Perl's GD module though is in a pretty bad state of neglect. All it's good for in Perl is scaling images down (and even then it doesn't do very well; look at my photo album on kirsle.net; it can't seem to save a jpeg image with any good amount of quality. Every time it saves an image it comes out extremely grainy and it completely ignores any settings to make it not do this).

Generating an image from scratch? Maybe you can get it to work with enough effort, but good luck getting text to show up in any color besides black. Using a "template image" to generate a dynamic image off of? Good luck coming up with new colors to use that aren't in the template image. It's just a giant mess.

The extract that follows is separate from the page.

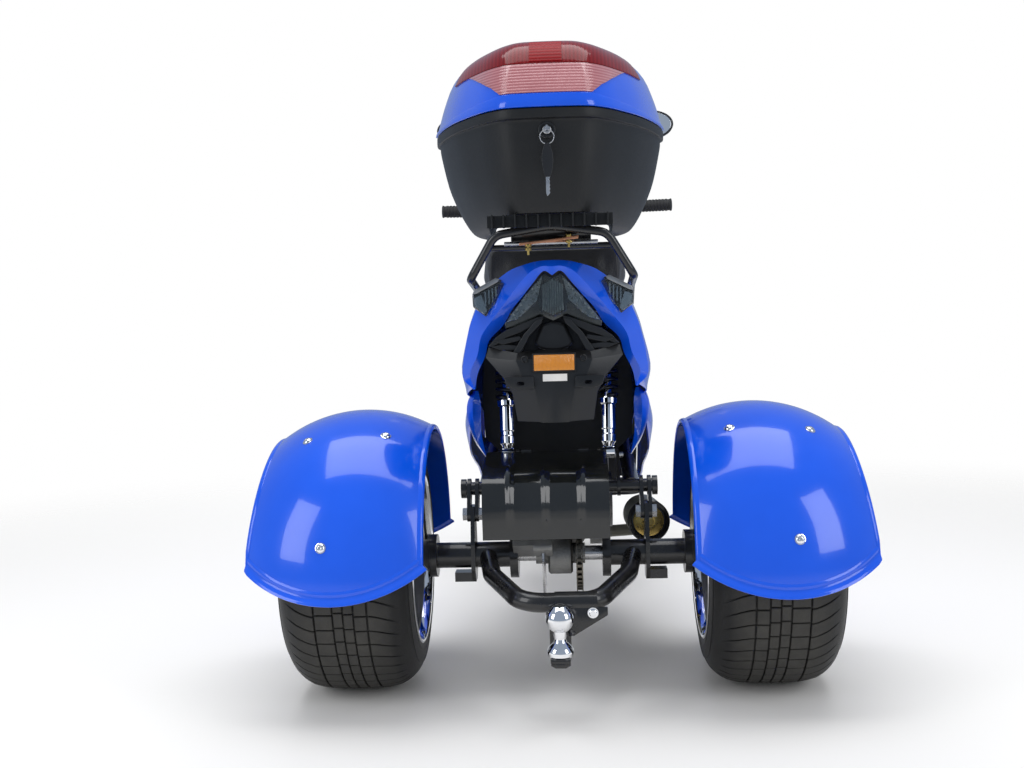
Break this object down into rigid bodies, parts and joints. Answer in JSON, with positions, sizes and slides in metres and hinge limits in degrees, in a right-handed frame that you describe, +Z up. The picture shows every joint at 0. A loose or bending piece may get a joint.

Image::Magick or Imager are better alternatives, at least. I started using Image::Magick on all my new web development projects, and the next iteration of kirsle.net's code will be using that to handle images instead of GD.

What is Perl good for?

Perl does well as a shell scripting language for system administrators, and it does well for web development. GD sucks for it, but it does have Image::Magick and Imager for dealing with photo manipulation for a web application.

It's also good, of course, for regular expressions and number crunching, which is what it was targeted towards in the first place.

It's not particularly strong at anything else though. Creating a graphical application? Good luck. Creating a game? Don't think about it. Use Python instead.

There are a ton of other modules on CPAN collecting dust that don't work anymore, or don't work particularly well. Net::YMSG for interacting with Yahoo Messenger? Completely broken. Net::AIM for AOL Instant Messenger? Not working (but Net::OSCAR still works as far as I last checked). Audio::Audiere? I don't know anybody who's managed to compile it.

Part of me hopes Perl 6 will be usable soon and I can start learning that (contrary to popular belief, Perl 6 is not the successor to Perl 5 but is a completely separate language), and that any new modules for Perl 6 will be modern (using modern Tk and SDL for example) and will be maintained well in the future, as the ports for Python and other languages are. But part of me just thinks I should put a lot more effort into making Python my new favorite language and using Perl only for the few tasks that Perl does well (like for shell scripting).